Case Name: Mellie Esperson Stewart, Petitioner, v. Commissioner of Internal Revenue, Respondent
Court: United States Board of Tax Appeals
Jurisdiction: United States
Decision Date: 1937-02-05
Citations: 35 B.T.A. 406
Docket Number: Docket No. 68781
Parties: Mellie Esperson Stewart, Petitioner, v. Commissioner of Internal Revenue, Respondent.
Judges: 
Reporter: Reports of the United States Board of Tax Appeals
Volume: 35
Pages: 406–412

Head Matter:
Mellie Esperson Stewart, Petitioner, v. Commissioner of Internal Revenue, Respondent.
Docket No. 68781.
Promulgated February 5, 1937.
Llewellyn A. Luce, Esq., for the petitioner.
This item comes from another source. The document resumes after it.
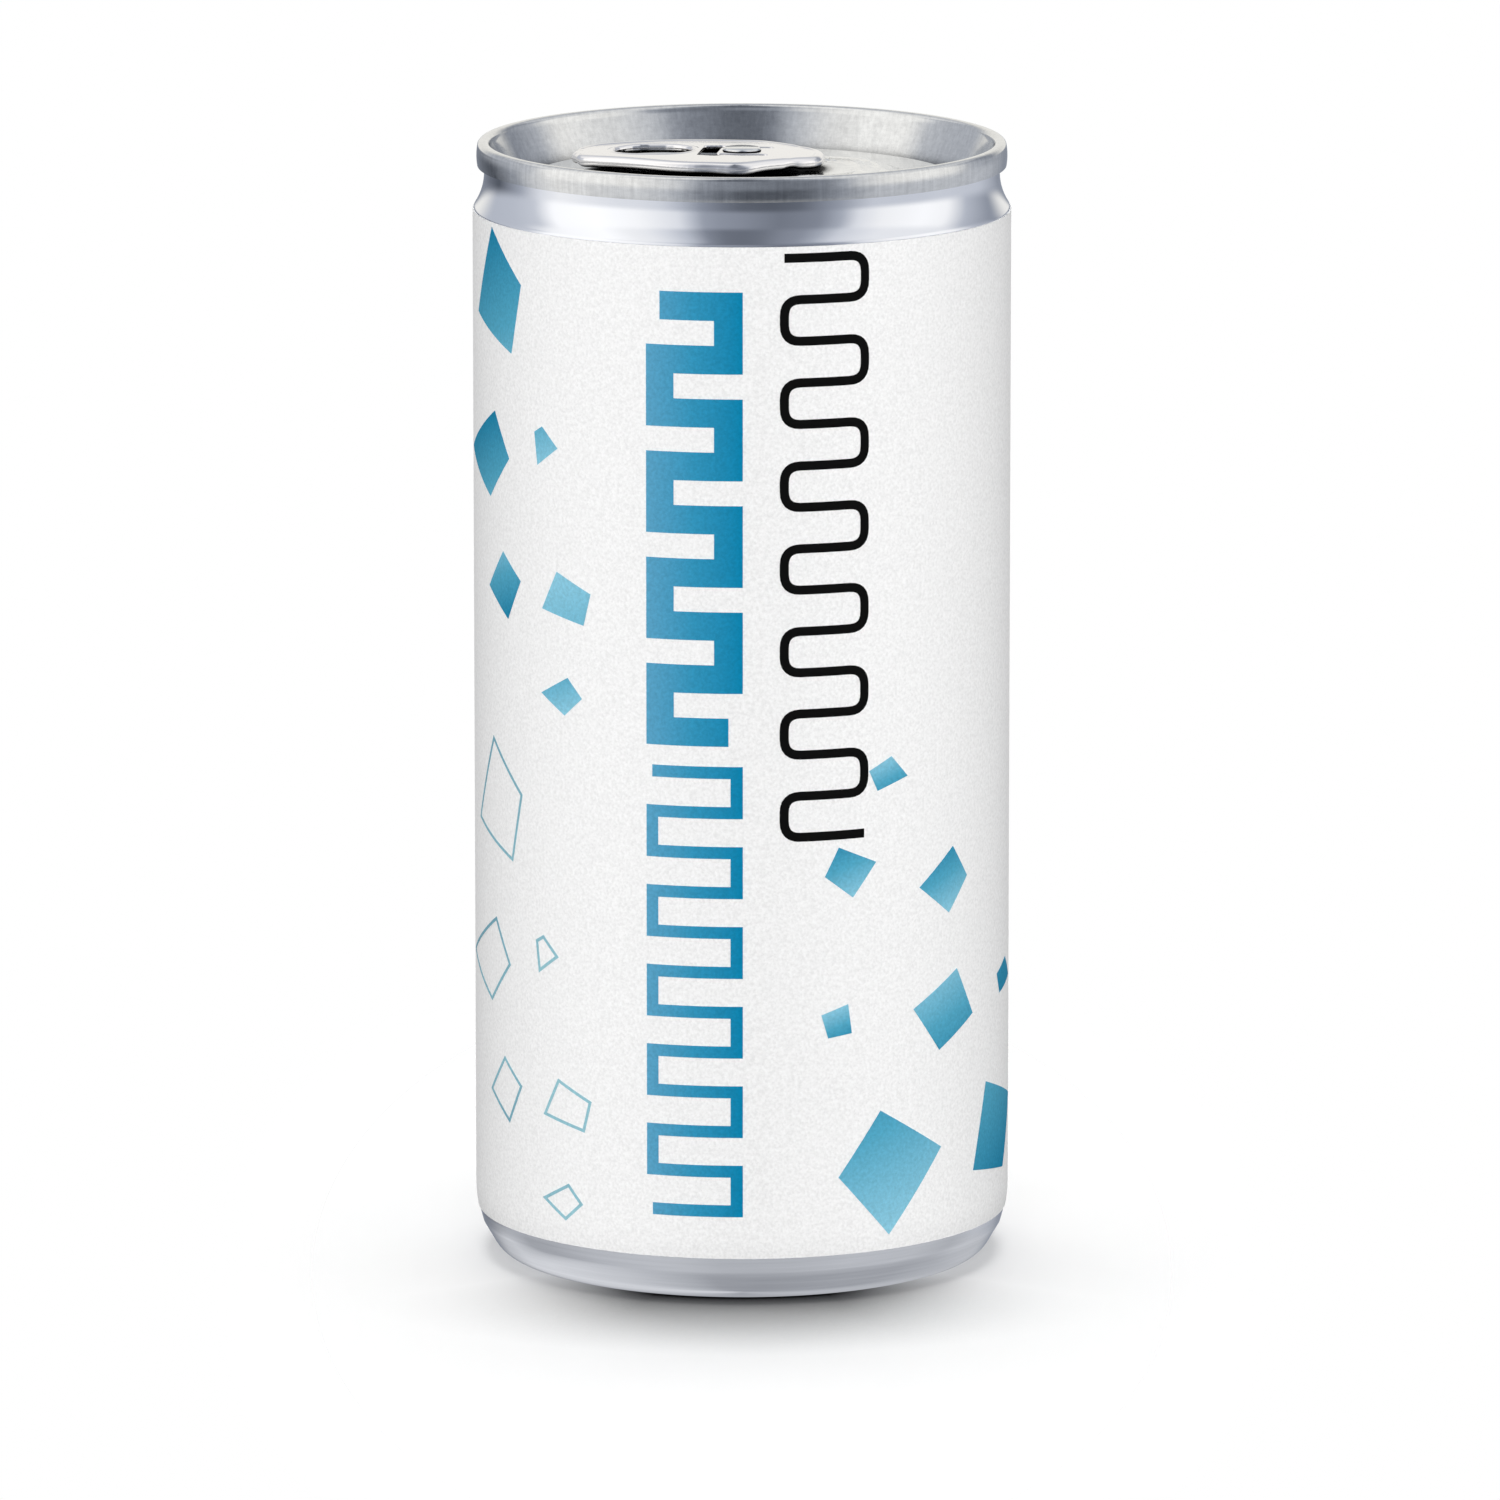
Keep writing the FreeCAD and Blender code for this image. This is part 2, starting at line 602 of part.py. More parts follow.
def make_label():
    """The printed sleeve, which follows the wall and turns in over the chime."""
    body = new_body("label")
    sketch = new_sketch(body, "sleeve_profile", "XZ_Plane")
    gauge = cell("sleeve_gauge")
    turn_in = cell("sleeve_turn_in")
    foot = f"{cell('wall_foot')} - {turn_in}"
    outer_arc = f"({CHIME_ARC} + {gauge})"
    inner_foot = f"{WALL} - {CHIME_ARC} + sqrt({CHIME_ARC}^2 - {turn_in}^2)"
    outer_foot = f"{WALL} - {CHIME_ARC} + sqrt({outer_arc}^2 - {turn_in}^2)"
    corners = [
        ("foot_in", inner_foot, foot, None, 0),
        ("foot_out", outer_foot, foot, outer_arc, 1),
        ("wall_foot_out", f"{WALL} + {gauge}", cell("wall_foot"), None, 0),
        ("top_out", f"{WALL} + {gauge}", SHOULDER, None, 0),
        ("top_in", WALL, SHOULDER, None, 0),
        ("wall_foot_in", WALL, cell("wall_foot"), CHIME_ARC, -1),
    ]
    draw_profile(sketch, corners)
    revolve(body, sketch, "turned_sleeve")
    return body


def check(bodies):
    """Stops the build if anything failed to compute."""
    for item in doc.Objects:
        if {"Invalid", "Error"} & set(item.State):
            raise RuntimeError(f"{item.Name} failed: {item.State}")
    for body in bodies:
        if body.Shape.isNull() or not body.Shape.isValid():
            raise RuntimeError(f"{body.Label} has no valid shape")
        if len(body.Shape.Solids) != 1:
            raise RuntimeError(f"{body.Label} has {len(body.Shape.Solids)} solids")


bodies = [make_can_body(), make_can_end(), make_pull_tab(), make_label()]
doc.recompute()
check(bodies)
os.makedirs("parts", exist_ok=True)
for body in bodies:
    body.Shape.exportStep(os.path.join("parts", f"{body.Label}.step"))
    box = body.Shape.BoundBox
    print(f"{body.Label}: {body.Shape.Volume:.1f} mm3, z {box.ZMin:.2f} to {box.ZMax:.2f}")
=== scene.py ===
# %% [markdown]
# # A slim 200 ml drinks can
# The can is drawn from one disc of aluminium, so its wall, neck and base are one piece.
# A stamped end is seamed on at the top, a stay-on tab is riveted to the end, and a white
# printed sleeve covers the wall. Every piece here is turned or bent from those few facts.
# The CAD model is loaded first: it is the frame that says where everything is.

# %% Load the frame
import math

import bpy
from mathutils import Matrix, Vector


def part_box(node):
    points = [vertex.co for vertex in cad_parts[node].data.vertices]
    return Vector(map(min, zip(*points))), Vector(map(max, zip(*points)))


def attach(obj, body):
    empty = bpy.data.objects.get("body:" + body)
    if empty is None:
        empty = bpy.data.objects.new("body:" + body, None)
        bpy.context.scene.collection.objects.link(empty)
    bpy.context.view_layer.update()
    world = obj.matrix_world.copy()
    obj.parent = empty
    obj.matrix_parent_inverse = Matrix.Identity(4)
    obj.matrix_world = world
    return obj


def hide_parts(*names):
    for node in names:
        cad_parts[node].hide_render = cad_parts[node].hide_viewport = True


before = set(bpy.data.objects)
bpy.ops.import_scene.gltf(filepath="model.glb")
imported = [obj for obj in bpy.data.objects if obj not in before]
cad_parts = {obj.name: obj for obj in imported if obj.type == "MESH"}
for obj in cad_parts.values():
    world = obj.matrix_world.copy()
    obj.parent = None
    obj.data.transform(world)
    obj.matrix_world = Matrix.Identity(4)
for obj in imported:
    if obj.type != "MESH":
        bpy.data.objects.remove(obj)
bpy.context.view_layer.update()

MM = 0.001
print("CAD nodes:", sorted(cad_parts))

# %% [markdown]
# ## Sizes
# The large sizes are read from the CAD nodes, so a piece can never drift from its solid. The
# small ones, such as the depth of a groove, are the can maker's own and are named here, in
# millimetres, where the maker would name them.

# %% Sizes of the can
body_low, body_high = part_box("can_body")
end_low, end_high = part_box("can_end")
tab_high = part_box("pull_tab")[1]
sleeve_low, sleeve_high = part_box("label")

TOP = end_high.z / MM
WALL = (body_high.x - body_low.x) / 2 / MM
SEAM_OUT = (end_high.x - end_low.x) / 2 / MM
SLEEVE = (sleeve_high.x - sleeve_low.x) / 2 / MM
SEAM_BOTTOM = body_high.z / MM
SHOULDER = sleeve_high.z / MM
SLEEVE_FOOT = sleeve_low.z / MM
TAB_TOP = tab_high.z / MM
print(f"can {2 * WALL:.1f} mm across and {TOP:.1f} mm high, seam {2 * SEAM_OUT:.1f} mm across")

# %% [markdown]
# ## The camera
# The can is seen from in front and a little above, from more than a metre away with a long
# lens, as packs are usually shown: far enough for a calm outline, near enough that the base
# is seen from more above than the lid. The camera is placed on a circle about a point on the
# can's axis, and aimed at a point just under the middle, so that the can stands a little high.

# %% Camera
CAMERA_ELEVATION = 10.85
CAMERA_DISTANCE = 1.324
CAMERA_LENS = 319.3
AIM_RIGHT = 0.8 * MM
AIM_BELOW_MIDDLE = 5.4 * MM

aim = Vector((AIM_RIGHT, 0, TOP * MM / 2 - AIM_BELOW_MIDDLE))
rise = math.radians(CAMERA_ELEVATION)
back = Vector((0, -math.cos(rise), math.sin(rise))) * CAMERA_DISTANCE
bpy.ops.object.select_all(action="DESELECT")
bpy.ops.object.camera_add(location=aim + back)
camera = bpy.context.object
camera.name = "camera"
camera.rotation_euler = (-back).to_track_quat("-Z", "Y").to_euler()
camera.data.lens = CAMERA_LENS
camera.data.sensor_width = 36.0
camera.data.clip_end = 20.0
bpy.context.scene.camera = camera
print("camera at", tuple(round(v, 3) for v in camera.location))

# %% [markdown]
# ## Helpers for turned pieces
# Almost everything on a can is turned about one axis: a profile swept round once. By hand, one
# point is extruded along the profile and the line is then spun. The profile is written as a few
# straight stretches and arcs, and the arcs are divided finely enough to reflect smoothly.

# %% Profile helpers
WELD = 2e-6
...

Thomas F. Callahan, Esq., for the respondent.

Opinion:
OPINION.
Leech :
There appears to be no dispute with respect to the income received or the amounts of the several deductions. The only questions raised are as to what portions of the income and deductions constitute separate income and separate deductions of the petitioner, and what portions, if any, are community income and deductions.
Petitioner contends that by reason of the execution by her husband of a conveyance of all of his interest in the community property and the community income thereafter to be received, all of the income from her separate property was her separate income. With this we do not agree. We think that, under the decisions of the Texas courts, a husband may convey to his wife, by gift or otherwise, as her separate property, community property, but such property must then be in existence. Frame v. Frame, 36 S. W. (2d) 152; Kahn v. Kahn, 58 S. W. 825; Heaton v. State, 87 S. W. (2d) 256; Sorenson v. City National Bank, 49 S. W. (2d) 718; Owen v. Willis, 20 S. W. (2d) 338; Polk v. Mead, 3 S. W. (2d) 112; Cauble v. Beaver-Electra Refining Co., 274 S. W. 120; Armstrong v. Turbeville, 216 S. W. 1101. The income here in dispute was received in 1930. Thus, in determining petitioner's gross income for the purpose of Federal income tax computation, that income must be treated as community income under the rule that an assignment of future income does not relieve the assignor from the burden of the income tax thereon. Lucas v. Earl, 281 U. S. 111; Turbeville v. Commissioner, 84 Fed. (2d) 307; Rose v. Commissioner, 65 Fed. (2d) 616.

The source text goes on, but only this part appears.